'''

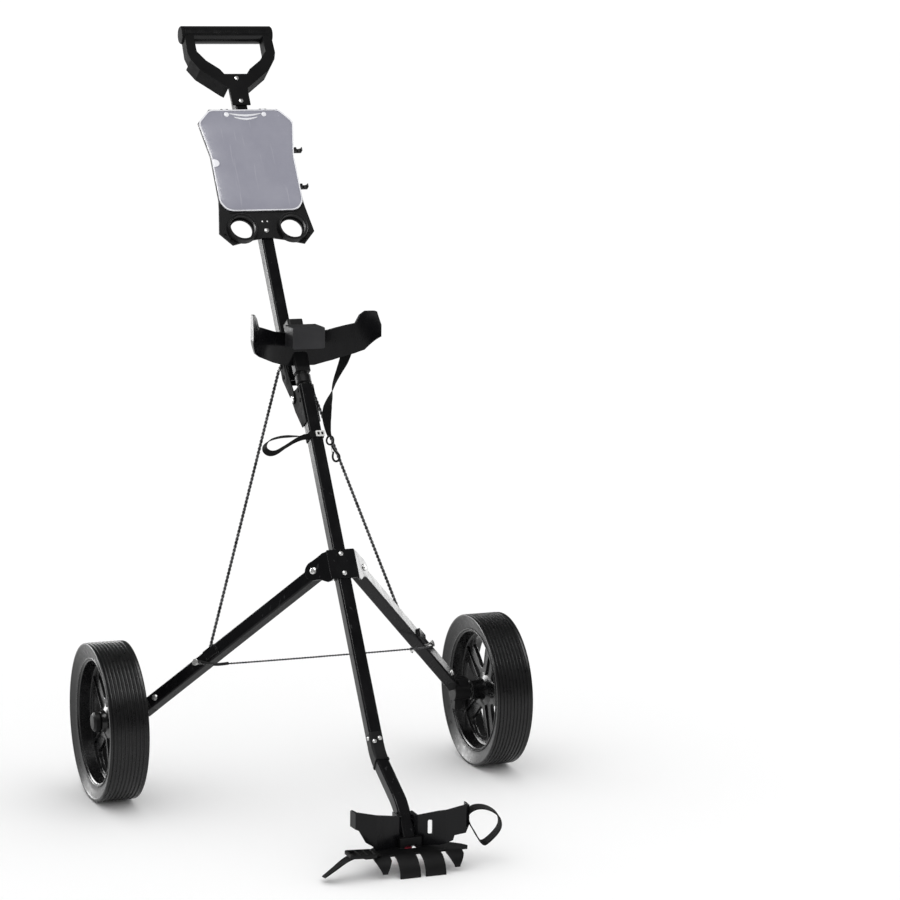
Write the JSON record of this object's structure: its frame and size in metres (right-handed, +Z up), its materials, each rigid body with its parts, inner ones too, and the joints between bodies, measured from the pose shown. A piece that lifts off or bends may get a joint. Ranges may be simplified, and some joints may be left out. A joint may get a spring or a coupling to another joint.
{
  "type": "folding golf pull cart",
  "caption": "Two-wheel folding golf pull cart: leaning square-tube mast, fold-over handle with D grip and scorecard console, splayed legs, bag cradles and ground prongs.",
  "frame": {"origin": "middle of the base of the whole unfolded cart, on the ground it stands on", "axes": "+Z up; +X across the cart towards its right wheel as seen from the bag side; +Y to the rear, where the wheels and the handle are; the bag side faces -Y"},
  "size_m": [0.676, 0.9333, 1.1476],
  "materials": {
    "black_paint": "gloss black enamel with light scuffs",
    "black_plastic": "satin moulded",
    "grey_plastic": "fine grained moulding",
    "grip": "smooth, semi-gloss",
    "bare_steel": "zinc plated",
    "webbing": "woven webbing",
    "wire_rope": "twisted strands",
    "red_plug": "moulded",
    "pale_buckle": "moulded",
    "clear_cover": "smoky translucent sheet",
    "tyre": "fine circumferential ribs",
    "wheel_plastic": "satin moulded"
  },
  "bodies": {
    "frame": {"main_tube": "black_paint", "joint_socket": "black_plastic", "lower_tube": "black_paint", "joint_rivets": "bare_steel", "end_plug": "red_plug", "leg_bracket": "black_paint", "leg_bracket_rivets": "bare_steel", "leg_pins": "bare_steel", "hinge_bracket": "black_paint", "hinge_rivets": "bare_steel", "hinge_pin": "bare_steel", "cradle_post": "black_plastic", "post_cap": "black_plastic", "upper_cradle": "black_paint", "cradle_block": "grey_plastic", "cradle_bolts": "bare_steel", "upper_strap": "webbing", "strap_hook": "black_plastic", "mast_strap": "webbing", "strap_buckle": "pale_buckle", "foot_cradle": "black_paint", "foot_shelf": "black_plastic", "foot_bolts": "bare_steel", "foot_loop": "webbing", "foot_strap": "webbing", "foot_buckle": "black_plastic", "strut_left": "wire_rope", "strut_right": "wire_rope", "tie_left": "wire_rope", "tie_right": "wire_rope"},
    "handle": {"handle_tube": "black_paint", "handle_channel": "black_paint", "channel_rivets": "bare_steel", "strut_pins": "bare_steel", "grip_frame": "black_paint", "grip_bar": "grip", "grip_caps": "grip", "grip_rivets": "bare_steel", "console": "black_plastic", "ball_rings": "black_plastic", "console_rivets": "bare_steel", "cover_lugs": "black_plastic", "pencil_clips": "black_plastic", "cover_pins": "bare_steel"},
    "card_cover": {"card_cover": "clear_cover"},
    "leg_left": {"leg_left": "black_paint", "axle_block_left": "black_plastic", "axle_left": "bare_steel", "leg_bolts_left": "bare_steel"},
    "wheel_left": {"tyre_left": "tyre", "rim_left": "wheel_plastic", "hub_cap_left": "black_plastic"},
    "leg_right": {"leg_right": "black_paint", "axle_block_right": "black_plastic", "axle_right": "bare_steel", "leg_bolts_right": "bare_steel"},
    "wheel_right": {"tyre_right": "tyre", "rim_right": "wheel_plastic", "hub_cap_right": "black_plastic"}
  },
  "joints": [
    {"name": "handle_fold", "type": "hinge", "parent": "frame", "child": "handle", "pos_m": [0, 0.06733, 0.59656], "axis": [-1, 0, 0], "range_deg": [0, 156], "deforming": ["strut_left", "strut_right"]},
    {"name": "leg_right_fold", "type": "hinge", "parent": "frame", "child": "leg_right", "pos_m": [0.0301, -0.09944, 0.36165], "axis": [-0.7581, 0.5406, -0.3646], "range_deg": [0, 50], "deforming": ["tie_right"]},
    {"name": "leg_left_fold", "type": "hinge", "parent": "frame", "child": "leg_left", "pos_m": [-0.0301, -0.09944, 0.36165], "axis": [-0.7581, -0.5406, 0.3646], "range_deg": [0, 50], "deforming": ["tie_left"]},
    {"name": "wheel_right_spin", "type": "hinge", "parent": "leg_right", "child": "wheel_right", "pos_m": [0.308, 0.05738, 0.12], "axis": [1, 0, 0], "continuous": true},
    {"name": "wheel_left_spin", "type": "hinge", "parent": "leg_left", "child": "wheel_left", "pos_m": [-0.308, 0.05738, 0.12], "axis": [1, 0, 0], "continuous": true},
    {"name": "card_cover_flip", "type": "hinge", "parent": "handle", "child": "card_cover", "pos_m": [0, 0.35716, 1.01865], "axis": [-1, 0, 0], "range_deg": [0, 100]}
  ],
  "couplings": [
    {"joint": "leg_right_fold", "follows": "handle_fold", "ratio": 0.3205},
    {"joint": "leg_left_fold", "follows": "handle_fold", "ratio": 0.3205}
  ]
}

'''

## Exercise instructions:
Go through the material and copy out every line with "joints" in it.

## Solution below:
Write the JSON record of this object's structure: its frame and size in metres (right-handed, +Z up), its materials, each rigid body with its parts, inner ones too, and the joints between bodies, measured from the pose shown. A piece that lifts off or bends may get a joint. Ranges may be simplified, and some joints may be left out. A joint may get a spring or a coupling to another joint.
  "joints": [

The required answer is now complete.